>> start Given records

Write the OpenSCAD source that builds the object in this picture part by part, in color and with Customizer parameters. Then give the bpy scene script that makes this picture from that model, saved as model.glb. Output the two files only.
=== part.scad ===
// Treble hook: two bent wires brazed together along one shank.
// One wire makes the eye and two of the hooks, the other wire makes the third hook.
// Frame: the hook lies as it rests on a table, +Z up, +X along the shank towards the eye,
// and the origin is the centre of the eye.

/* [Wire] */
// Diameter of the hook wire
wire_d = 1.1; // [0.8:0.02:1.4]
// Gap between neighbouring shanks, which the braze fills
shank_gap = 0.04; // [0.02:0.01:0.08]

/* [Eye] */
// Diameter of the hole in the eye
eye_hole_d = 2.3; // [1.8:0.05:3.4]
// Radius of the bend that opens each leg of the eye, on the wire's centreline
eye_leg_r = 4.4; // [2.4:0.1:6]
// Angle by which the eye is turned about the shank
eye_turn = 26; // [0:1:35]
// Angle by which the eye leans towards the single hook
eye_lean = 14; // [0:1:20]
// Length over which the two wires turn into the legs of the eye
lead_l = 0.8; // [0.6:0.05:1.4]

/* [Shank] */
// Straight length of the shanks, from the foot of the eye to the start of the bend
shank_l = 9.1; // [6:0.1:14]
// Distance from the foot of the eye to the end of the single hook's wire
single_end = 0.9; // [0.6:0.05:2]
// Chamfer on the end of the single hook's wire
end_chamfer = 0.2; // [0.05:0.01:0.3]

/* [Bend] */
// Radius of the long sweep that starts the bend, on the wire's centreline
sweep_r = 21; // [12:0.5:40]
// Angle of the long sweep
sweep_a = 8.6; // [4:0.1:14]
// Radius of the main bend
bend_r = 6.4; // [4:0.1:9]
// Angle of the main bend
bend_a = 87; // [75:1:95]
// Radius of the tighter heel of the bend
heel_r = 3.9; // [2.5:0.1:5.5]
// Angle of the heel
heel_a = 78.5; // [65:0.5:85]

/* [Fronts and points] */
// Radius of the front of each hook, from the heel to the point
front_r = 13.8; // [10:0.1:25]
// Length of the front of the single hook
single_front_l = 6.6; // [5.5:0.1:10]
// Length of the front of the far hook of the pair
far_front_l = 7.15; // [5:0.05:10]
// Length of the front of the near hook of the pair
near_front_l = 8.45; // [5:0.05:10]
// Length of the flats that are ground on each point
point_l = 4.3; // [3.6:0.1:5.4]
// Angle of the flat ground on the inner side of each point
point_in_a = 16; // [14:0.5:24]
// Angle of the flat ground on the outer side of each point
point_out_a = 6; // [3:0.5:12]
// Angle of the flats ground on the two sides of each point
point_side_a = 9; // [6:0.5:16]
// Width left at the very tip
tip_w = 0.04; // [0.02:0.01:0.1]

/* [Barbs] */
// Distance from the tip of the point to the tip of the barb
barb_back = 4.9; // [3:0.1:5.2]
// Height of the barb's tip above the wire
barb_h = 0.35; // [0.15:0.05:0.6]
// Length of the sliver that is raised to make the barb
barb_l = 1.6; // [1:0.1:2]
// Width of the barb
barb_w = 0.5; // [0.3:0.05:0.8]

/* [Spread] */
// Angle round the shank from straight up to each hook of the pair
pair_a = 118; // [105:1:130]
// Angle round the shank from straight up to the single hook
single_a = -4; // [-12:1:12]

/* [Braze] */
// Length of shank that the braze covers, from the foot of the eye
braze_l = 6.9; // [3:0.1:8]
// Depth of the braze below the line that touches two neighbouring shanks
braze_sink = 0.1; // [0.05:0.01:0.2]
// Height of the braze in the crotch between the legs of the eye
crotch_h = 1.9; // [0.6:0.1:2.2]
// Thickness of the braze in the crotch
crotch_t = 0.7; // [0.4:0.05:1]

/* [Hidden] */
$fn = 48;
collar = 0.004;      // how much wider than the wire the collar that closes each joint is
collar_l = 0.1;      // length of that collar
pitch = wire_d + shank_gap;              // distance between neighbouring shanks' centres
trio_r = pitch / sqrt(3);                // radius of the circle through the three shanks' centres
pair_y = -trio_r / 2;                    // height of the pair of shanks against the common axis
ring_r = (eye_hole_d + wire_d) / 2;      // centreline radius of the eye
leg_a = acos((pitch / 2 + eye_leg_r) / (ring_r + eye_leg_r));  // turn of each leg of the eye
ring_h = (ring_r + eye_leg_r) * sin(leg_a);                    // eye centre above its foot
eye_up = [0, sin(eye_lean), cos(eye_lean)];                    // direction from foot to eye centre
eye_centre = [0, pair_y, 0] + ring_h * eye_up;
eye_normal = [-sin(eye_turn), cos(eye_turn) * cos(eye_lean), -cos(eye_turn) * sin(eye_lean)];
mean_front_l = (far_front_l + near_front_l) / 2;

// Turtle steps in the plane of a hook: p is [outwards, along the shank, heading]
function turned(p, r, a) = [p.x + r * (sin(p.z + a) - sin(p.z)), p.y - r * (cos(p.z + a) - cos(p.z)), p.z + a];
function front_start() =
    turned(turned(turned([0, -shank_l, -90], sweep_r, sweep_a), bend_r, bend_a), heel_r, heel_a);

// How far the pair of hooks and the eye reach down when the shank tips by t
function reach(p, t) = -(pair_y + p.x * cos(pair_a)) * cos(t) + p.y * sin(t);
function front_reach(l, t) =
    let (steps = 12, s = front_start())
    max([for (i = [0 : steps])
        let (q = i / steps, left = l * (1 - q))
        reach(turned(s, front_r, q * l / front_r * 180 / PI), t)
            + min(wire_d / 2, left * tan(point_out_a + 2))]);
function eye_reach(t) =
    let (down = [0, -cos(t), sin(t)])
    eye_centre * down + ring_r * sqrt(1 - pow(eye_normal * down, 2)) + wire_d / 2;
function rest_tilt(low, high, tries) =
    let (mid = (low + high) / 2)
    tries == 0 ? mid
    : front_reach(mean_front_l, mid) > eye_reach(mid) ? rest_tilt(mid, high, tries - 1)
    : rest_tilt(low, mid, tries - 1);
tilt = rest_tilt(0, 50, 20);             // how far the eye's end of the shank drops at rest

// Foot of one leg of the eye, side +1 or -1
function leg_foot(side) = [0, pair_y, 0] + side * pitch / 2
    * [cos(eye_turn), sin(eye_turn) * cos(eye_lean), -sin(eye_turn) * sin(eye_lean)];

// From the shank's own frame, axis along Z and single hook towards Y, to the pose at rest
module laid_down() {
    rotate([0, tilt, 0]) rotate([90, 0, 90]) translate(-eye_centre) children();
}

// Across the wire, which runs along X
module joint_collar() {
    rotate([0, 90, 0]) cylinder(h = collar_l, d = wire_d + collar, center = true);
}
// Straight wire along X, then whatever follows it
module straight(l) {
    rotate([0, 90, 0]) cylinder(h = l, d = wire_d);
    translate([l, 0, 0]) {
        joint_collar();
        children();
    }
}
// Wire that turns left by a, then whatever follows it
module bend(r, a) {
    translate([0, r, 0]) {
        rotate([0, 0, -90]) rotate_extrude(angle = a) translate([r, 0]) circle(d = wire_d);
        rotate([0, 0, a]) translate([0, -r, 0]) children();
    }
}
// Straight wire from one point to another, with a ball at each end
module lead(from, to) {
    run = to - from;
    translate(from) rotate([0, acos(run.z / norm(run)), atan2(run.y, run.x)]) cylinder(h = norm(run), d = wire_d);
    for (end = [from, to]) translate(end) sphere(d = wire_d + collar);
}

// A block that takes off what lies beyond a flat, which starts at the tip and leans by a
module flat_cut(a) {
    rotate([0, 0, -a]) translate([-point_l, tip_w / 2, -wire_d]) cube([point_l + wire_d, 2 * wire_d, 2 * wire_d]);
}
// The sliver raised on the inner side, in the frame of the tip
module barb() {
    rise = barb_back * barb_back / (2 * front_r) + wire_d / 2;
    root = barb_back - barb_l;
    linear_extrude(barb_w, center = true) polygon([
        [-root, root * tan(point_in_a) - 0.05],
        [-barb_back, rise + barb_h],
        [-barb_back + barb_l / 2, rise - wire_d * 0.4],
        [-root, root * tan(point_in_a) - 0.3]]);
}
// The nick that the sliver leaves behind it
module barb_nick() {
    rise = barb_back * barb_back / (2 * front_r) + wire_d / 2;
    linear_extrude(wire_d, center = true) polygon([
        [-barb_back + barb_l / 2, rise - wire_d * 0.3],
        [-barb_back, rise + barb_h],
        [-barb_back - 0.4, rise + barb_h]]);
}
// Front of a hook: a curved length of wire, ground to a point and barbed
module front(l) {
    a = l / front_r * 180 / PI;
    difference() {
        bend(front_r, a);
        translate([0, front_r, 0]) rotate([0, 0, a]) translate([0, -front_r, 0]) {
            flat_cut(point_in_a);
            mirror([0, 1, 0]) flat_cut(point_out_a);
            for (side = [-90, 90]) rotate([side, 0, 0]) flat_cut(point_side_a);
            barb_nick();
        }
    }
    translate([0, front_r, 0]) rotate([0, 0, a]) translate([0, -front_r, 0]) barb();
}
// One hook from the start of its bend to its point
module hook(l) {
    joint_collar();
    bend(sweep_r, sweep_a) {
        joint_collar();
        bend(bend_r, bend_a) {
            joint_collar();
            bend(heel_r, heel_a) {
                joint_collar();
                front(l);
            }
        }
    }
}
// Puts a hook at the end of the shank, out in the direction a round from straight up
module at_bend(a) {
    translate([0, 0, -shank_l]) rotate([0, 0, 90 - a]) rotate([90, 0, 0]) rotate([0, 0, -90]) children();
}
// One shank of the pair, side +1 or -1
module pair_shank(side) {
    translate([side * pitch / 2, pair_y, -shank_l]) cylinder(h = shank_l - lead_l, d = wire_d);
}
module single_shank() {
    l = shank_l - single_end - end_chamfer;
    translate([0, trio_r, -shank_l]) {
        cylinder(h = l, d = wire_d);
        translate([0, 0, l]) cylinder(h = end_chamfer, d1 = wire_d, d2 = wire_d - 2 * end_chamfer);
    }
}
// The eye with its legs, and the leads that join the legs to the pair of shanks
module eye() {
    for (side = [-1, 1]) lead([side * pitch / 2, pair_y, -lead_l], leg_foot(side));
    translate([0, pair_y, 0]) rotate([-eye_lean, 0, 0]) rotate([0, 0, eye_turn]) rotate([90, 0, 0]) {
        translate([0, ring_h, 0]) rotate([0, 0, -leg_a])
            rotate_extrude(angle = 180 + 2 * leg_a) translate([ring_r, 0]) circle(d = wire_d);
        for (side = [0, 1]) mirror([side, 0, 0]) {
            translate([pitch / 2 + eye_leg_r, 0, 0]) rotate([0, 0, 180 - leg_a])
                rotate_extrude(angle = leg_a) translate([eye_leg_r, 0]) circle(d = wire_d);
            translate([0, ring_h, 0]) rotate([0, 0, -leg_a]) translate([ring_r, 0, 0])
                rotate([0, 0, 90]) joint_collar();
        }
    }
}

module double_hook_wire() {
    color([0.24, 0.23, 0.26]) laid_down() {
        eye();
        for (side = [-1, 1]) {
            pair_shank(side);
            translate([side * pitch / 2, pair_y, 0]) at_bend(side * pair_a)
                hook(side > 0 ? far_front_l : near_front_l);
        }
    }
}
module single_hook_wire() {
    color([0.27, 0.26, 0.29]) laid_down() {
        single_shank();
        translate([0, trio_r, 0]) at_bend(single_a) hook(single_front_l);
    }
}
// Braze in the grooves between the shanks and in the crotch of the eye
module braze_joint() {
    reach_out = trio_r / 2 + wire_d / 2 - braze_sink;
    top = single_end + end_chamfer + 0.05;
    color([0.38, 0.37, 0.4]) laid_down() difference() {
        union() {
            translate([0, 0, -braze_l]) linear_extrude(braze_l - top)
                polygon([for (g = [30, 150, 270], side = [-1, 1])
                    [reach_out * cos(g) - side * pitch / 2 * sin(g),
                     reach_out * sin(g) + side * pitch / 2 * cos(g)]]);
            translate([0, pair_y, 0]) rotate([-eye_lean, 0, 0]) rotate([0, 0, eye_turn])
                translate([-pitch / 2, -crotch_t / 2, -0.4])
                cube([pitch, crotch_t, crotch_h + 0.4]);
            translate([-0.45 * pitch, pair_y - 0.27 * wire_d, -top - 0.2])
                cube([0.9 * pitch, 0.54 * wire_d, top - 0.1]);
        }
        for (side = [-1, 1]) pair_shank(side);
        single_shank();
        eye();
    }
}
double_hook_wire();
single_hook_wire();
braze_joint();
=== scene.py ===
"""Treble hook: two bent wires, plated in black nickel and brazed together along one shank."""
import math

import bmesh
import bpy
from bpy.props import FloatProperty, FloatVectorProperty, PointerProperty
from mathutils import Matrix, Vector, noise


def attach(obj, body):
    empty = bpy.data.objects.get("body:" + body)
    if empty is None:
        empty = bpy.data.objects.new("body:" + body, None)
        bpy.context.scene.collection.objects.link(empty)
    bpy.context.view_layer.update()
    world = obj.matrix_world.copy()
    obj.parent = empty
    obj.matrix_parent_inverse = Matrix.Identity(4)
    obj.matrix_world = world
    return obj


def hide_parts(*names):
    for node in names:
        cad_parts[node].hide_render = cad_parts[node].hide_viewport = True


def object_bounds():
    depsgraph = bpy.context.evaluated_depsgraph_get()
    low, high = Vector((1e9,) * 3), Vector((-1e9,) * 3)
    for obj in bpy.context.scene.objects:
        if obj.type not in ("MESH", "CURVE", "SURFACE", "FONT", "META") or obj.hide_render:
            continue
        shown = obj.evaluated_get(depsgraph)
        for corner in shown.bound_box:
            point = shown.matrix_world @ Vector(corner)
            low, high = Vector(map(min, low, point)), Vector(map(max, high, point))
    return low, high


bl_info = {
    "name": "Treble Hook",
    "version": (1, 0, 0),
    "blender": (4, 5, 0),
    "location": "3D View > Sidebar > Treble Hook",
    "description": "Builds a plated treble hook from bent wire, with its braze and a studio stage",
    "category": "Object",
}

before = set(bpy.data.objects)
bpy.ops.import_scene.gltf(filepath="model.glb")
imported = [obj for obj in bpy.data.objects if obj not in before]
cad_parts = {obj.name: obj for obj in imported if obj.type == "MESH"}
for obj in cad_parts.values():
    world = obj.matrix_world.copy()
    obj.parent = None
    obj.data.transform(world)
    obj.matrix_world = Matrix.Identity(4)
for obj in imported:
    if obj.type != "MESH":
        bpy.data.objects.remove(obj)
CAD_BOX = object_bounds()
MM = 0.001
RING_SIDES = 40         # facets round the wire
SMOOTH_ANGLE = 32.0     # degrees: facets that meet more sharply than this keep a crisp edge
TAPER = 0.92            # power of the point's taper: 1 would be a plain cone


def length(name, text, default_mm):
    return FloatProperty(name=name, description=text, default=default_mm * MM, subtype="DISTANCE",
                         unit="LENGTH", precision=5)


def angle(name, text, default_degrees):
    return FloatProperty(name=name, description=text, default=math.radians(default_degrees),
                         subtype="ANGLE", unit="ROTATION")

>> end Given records
>> start Given records

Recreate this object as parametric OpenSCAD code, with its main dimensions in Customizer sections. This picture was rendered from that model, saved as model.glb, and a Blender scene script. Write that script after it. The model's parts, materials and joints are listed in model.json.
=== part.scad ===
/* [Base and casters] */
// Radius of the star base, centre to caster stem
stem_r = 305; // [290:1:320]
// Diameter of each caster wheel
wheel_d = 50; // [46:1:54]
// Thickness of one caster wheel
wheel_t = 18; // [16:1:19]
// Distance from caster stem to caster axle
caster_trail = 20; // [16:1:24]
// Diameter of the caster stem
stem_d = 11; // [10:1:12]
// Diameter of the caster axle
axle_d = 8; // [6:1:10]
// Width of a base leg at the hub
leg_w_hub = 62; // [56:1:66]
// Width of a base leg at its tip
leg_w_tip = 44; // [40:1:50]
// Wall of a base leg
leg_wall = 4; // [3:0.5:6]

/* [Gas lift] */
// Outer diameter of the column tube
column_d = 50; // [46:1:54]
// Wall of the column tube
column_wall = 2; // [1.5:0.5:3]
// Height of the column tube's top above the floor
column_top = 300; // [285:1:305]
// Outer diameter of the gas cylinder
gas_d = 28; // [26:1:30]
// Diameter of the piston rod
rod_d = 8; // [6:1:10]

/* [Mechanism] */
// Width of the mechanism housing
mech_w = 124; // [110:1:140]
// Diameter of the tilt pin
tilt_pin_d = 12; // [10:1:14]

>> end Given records

Copy verbatim the line that contains "for (side = [-1, 1]) pair_shank(side);", the line that contains "low, high = Vector((1e9,)", and all lines between them.

        for (side = [-1, 1]) pair_shank(side);
        single_shank();
        eye();
    }
}
double_hook_wire();
single_hook_wire();
braze_joint();
=== scene.py ===
"""Treble hook: two bent wires, plated in black nickel and brazed together along one shank."""
import math

import bmesh
import bpy
from bpy.props import FloatProperty, FloatVectorProperty, PointerProperty
from mathutils import Matrix, Vector, noise


def attach(obj, body):
    empty = bpy.data.objects.get("body:" + body)
    if empty is None:
        empty = bpy.data.objects.new("body:" + body, None)
        bpy.context.scene.collection.objects.link(empty)
    bpy.context.view_layer.update()
    world = obj.matrix_world.copy()
    obj.parent = empty
    obj.matrix_parent_inverse = Matrix.Identity(4)
    obj.matrix_world = world
    return obj


def hide_parts(*names):
    for node in names:
        cad_parts[node].hide_render = cad_parts[node].hide_viewport = True


def object_bounds():
    depsgraph = bpy.context.evaluated_depsgraph_get()
    low, high = Vector((1e9,) * 3), Vector((-1e9,) * 3)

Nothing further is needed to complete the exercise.